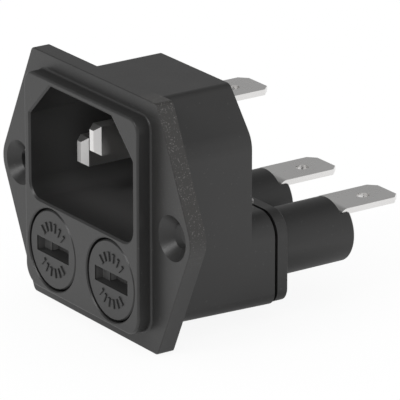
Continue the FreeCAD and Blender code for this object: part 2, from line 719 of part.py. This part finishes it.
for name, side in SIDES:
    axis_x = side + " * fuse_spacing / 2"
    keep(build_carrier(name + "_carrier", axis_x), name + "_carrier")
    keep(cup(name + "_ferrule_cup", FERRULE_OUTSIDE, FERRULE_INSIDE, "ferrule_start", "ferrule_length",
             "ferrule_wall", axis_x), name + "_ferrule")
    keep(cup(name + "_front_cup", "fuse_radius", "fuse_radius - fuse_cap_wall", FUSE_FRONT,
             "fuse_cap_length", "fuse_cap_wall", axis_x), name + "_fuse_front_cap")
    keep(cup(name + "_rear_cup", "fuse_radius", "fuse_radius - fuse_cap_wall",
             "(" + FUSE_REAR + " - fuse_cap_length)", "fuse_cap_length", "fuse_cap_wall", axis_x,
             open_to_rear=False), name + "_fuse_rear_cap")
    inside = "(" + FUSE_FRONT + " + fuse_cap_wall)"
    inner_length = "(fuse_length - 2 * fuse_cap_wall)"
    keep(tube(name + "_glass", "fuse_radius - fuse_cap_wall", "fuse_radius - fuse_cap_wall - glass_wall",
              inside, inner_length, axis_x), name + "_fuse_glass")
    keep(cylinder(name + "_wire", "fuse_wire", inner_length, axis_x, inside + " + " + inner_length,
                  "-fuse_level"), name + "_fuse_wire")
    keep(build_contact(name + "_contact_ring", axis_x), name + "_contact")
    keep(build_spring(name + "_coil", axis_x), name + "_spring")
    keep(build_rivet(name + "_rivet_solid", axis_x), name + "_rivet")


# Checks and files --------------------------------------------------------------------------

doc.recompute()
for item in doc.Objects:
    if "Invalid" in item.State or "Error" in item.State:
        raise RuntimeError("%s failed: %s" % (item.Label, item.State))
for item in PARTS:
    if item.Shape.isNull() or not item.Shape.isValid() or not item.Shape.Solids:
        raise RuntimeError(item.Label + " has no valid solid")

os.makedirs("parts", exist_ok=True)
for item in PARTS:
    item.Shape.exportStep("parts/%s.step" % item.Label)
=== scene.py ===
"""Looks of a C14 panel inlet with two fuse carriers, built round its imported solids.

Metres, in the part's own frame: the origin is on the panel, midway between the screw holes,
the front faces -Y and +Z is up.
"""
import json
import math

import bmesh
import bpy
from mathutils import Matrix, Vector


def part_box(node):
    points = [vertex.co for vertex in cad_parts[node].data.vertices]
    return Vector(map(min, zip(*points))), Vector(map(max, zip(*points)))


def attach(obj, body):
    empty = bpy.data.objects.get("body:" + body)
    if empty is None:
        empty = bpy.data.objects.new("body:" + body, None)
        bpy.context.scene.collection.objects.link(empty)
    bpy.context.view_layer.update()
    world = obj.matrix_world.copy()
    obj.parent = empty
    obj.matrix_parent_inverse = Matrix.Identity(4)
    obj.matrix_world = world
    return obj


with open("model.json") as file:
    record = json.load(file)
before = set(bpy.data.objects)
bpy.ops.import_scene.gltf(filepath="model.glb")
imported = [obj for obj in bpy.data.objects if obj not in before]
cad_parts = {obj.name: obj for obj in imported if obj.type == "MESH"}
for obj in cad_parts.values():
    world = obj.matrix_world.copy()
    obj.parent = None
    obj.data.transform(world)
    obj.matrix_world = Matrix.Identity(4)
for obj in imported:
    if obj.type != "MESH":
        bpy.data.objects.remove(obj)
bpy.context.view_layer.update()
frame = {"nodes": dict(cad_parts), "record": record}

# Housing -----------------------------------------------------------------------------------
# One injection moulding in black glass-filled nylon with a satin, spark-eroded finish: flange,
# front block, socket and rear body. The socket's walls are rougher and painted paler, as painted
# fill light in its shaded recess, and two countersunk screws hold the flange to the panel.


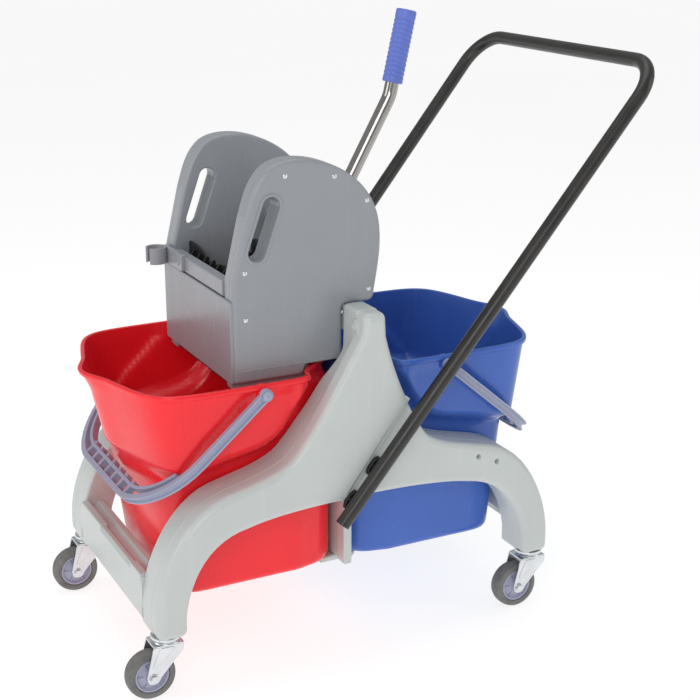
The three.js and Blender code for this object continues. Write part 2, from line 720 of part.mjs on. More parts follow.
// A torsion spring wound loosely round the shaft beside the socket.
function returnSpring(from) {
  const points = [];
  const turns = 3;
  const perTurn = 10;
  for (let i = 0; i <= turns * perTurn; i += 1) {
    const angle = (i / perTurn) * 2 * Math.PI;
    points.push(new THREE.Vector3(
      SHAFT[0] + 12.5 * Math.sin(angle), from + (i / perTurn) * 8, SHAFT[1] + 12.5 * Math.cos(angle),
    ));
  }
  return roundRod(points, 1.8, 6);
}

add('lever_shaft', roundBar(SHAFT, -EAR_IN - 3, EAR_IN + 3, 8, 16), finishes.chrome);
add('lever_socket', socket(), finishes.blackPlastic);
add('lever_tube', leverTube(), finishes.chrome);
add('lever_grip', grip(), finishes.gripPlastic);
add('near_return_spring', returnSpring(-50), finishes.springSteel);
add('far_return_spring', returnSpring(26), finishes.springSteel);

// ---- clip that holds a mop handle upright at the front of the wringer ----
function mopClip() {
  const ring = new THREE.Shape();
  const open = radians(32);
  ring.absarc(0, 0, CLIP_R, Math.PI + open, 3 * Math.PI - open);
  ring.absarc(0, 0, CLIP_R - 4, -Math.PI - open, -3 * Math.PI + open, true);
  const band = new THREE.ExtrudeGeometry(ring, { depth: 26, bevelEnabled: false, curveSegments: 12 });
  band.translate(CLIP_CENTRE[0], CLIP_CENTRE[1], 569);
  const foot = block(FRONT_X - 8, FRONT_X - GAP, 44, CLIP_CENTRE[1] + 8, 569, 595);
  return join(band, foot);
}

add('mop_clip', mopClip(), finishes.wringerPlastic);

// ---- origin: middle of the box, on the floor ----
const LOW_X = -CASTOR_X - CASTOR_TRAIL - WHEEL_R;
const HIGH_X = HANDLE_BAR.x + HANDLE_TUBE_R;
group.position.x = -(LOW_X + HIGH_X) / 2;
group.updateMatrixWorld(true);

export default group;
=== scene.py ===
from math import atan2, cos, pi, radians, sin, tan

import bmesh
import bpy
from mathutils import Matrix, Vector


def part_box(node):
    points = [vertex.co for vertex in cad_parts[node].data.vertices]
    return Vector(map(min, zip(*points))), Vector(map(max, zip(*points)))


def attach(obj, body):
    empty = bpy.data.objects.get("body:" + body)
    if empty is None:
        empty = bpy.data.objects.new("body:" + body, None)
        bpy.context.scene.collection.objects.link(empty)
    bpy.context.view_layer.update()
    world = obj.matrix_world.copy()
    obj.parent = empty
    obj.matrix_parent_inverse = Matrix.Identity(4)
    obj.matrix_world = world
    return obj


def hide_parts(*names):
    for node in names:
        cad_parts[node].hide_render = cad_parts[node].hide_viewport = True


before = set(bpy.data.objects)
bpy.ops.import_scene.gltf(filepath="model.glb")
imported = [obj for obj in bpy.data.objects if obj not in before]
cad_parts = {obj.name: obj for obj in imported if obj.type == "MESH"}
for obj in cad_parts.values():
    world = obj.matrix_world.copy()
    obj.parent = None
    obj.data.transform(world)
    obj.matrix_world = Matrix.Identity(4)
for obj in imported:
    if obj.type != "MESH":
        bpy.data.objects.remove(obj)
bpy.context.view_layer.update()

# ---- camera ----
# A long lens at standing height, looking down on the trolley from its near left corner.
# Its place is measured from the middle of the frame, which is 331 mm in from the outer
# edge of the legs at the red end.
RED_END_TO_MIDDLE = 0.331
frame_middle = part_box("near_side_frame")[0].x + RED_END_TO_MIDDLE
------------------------
Starting at the line that contains "add('lever_grip', grip(), finishes.gripPlastic);" and ending at the line that contains "cad_parts[node].hide_render = cad_parts[node].hide_viewport", repeat each line exactly, both ends included, and nothing else.

--- RESULT OF THIS EXERCISE ---
add('lever_grip', grip(), finishes.gripPlastic);
add('near_return_spring', returnSpring(-50), finishes.springSteel);
add('far_return_spring', returnSpring(26), finishes.springSteel);

// ---- clip that holds a mop handle upright at the front of the wringer ----
function mopClip() {
  const ring = new THREE.Shape();
  const open = radians(32);
  ring.absarc(0, 0, CLIP_R, Math.PI + open, 3 * Math.PI - open);
  ring.absarc(0, 0, CLIP_R - 4, -Math.PI - open, -3 * Math.PI + open, true);
  const band = new THREE.ExtrudeGeometry(ring, { depth: 26, bevelEnabled: false, curveSegments: 12 });
  band.translate(CLIP_CENTRE[0], CLIP_CENTRE[1], 569);
  const foot = block(FRONT_X - 8, FRONT_X - GAP, 44, CLIP_CENTRE[1] + 8, 569, 595);
  return join(band, foot);
}

add('mop_clip', mopClip(), finishes.wringerPlastic);

// ---- origin: middle of the box, on the floor ----
const LOW_X = -CASTOR_X - CASTOR_TRAIL - WHEEL_R;
const HIGH_X = HANDLE_BAR.x + HANDLE_TUBE_R;
group.position.x = -(LOW_X + HIGH_X) / 2;
group.updateMatrixWorld(true);

export default group;
=== scene.py ===
from math import atan2, cos, pi, radians, sin, tan

import bmesh
import bpy
from mathutils import Matrix, Vector


def part_box(node):
    points = [vertex.co for vertex in cad_parts[node].data.vertices]
    return Vector(map(min, zip(*points))), Vector(map(max, zip(*points)))


def attach(obj, body):
    empty = bpy.data.objects.get("body:" + body)
    if empty is None:
        empty = bpy.data.objects.new("body:" + body, None)
        bpy.context.scene.collection.objects.link(empty)
    bpy.context.view_layer.update()
    world = obj.matrix_world.copy()
    obj.parent = empty
    obj.matrix_parent_inverse = Matrix.Identity(4)
    obj.matrix_world = world
    return obj


def hide_parts(*names):
    for node in names:
        cad_parts[node].hide_render = cad_parts[node].hide_viewport = True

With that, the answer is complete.